7 October 2017

The New York Review of Books: Referendums: Yes or No?

But most of the world, these days, calls any decision by direct popular vote a referendum. Democratic nation-states dislike them, feeling that they confess a failure of representative democracy. France is one country that has tried to tame the referendum. At first, French republicans damned it as a tool of Bonapartism, since it was used by Napoleon III in the nineteenth century to bypass parliaments and base his dictatorship on “the people.” But later, republicans worked the measure into their curious rules for orderly regime change: first a revolution, then a provisional government to prepare elections for a constituent assembly to draw up a new Constitution; next comes a referendum to approve the Constitution; and then, finally, the first parliamentary elections of the new Republic. [...]

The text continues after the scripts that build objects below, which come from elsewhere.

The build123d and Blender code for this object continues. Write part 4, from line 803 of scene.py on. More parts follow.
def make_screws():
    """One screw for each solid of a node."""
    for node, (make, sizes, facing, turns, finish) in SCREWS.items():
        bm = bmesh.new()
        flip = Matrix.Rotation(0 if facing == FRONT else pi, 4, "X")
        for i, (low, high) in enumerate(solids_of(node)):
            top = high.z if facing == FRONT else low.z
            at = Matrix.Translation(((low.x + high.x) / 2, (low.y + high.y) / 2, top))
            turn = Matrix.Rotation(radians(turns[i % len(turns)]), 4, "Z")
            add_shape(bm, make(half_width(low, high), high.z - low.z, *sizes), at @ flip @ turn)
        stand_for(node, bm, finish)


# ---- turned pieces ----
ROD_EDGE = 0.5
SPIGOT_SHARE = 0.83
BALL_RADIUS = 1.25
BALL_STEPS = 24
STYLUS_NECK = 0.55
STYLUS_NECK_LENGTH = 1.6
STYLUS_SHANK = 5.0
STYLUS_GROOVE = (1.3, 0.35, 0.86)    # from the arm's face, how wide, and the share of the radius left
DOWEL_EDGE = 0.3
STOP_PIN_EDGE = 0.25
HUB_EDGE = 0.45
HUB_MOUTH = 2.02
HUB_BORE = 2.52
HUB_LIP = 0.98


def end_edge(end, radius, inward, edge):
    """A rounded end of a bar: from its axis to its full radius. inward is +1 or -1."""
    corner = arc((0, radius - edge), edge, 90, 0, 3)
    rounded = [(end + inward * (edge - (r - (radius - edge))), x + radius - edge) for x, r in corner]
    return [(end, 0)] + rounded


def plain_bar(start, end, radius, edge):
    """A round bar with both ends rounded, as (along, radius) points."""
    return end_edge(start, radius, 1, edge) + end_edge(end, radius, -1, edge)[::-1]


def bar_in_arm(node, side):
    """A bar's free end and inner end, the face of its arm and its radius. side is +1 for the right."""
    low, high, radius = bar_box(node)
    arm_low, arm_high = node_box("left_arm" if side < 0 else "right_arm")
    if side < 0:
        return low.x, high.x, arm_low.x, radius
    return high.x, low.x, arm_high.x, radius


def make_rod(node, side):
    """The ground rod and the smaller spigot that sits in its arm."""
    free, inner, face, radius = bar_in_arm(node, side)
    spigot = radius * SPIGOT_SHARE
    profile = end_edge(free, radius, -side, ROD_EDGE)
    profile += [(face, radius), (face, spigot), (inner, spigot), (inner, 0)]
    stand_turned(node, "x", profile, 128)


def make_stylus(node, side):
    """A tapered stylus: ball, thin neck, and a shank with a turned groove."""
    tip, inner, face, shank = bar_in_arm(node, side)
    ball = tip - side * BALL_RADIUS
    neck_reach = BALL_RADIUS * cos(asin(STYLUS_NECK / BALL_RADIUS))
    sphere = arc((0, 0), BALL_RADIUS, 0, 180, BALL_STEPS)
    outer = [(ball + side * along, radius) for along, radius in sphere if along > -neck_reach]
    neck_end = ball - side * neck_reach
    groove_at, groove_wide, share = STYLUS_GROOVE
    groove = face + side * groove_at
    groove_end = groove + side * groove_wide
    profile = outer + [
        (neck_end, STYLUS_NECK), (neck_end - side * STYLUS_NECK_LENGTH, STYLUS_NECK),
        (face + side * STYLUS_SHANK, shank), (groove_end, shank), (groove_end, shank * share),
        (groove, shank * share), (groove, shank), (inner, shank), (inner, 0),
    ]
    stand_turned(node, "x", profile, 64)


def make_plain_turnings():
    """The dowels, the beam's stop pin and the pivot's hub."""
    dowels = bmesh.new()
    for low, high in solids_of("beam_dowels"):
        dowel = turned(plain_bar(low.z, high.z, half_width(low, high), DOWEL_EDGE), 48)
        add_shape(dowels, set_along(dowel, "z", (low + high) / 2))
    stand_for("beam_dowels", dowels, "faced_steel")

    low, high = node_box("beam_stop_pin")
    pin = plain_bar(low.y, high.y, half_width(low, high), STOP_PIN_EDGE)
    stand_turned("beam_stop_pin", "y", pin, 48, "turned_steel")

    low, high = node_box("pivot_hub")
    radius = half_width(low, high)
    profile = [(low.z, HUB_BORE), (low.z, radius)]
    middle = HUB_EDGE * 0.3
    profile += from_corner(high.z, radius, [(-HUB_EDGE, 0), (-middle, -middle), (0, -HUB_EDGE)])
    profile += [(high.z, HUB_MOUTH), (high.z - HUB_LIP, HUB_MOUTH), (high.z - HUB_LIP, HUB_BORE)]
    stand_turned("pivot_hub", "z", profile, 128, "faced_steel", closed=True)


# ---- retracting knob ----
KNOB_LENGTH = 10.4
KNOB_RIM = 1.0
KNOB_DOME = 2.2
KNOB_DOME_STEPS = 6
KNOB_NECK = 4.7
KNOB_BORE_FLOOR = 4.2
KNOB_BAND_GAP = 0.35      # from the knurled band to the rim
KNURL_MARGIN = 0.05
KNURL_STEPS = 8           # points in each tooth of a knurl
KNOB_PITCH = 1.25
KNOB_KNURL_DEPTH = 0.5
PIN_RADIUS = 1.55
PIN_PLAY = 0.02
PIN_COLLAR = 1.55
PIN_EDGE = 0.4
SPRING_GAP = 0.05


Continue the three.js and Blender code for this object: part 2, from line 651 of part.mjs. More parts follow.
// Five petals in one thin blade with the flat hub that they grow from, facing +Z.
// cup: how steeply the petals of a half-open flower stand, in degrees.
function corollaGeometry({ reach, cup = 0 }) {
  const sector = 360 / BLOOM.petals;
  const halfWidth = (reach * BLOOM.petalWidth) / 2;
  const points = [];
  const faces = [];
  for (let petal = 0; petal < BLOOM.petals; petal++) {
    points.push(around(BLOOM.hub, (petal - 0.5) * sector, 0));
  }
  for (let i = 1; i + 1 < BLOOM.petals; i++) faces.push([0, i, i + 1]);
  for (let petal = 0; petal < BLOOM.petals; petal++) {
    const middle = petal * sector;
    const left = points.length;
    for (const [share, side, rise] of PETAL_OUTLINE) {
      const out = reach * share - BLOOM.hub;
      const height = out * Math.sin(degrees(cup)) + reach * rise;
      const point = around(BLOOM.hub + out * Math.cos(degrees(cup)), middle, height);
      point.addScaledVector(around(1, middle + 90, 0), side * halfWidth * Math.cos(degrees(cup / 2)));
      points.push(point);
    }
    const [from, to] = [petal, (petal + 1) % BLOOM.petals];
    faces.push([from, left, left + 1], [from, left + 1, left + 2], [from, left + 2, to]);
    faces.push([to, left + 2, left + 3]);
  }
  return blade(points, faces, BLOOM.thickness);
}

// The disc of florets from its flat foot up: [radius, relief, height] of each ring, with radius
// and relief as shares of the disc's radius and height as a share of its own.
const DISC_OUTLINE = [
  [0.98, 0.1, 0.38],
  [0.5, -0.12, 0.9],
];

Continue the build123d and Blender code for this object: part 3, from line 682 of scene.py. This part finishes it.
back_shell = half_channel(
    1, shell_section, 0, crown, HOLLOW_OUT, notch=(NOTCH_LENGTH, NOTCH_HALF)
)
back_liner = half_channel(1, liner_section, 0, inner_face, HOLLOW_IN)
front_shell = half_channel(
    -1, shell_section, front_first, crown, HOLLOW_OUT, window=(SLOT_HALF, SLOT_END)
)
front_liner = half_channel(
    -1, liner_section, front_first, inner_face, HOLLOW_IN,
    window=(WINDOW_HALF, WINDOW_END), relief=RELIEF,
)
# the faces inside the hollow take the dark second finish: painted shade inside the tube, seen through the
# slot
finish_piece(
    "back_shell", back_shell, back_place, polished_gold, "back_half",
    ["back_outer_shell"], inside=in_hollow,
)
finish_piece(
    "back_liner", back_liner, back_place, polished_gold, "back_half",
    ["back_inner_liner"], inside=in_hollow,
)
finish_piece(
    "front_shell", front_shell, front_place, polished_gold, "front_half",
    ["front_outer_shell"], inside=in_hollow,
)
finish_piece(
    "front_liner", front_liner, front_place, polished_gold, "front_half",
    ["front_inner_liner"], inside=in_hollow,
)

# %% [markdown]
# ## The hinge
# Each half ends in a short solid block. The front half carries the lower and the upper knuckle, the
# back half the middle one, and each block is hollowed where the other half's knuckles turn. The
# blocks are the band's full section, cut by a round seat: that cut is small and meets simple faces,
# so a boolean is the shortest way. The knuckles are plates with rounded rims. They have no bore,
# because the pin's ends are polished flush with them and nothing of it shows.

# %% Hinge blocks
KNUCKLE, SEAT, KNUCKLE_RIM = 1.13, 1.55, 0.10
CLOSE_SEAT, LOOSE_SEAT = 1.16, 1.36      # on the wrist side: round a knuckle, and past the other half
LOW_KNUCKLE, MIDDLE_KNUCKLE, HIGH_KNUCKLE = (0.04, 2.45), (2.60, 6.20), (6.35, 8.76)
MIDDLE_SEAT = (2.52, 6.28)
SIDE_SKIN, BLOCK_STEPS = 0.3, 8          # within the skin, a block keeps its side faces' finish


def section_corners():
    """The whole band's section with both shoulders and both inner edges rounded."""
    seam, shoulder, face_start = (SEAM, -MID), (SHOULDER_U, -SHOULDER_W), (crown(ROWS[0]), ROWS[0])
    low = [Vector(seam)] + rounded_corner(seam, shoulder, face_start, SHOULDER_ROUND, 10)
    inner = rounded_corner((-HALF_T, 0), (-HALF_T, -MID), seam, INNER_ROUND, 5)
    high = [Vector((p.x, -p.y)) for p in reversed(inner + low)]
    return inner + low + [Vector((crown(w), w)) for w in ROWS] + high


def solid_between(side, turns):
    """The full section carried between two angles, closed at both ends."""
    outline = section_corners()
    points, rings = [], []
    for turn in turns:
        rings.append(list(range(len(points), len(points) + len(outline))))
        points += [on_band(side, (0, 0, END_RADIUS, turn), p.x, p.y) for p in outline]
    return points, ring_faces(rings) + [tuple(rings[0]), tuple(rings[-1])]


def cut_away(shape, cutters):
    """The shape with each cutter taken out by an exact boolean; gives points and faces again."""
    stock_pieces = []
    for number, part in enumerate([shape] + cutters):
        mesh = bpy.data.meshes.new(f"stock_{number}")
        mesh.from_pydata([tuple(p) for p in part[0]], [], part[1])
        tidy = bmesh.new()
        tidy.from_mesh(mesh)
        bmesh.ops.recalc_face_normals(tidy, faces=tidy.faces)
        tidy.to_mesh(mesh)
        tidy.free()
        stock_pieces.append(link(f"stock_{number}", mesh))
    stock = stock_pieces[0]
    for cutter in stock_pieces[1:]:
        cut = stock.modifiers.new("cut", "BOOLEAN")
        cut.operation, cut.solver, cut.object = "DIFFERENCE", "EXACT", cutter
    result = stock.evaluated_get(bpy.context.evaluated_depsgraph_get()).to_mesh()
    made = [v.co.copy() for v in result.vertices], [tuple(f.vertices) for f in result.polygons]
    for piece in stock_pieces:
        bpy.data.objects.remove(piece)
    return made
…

Behind referendums and plebiscites lies the idea of popular sovereignty. But does that legitimize a “right to self-determination,” when it’s a vote about leaving an existing nation state? That right is, anyway, a fine-sounding collective right, which is almost impossible to define, let alone to enforce. It can be made to mean almost anything: for instance, German postwar “expellees” from Central Europe claimed that it meant their right to return to their homeland and evict the Polish and Czech settlers who had replaced them. [...]

The central factor in referendums is who has the right to call them. Formally, the Kurdish and Catalan referendums were both illegal because neither the Iraqi nor the Spanish government licensed them. (But the European Union showed despicable hypocrisy in snubbing the Catalans, since more than half the EU’s members only exist because they broke away from larger states without permission or prior referendum). Some places—California and Switzerland among them—have for many years granted a specified minimum of petitioners the right to call a referendum. But now, globalized social media is transforming the whole ballot initiative question. A ceaseless torrent of organized demands for change is spreading the habit of direct democracy, which is already bypassing traditional legislatures. Referendums, vulnerable to demagogues and lies as they certainly are, look set to carry the politics of the future.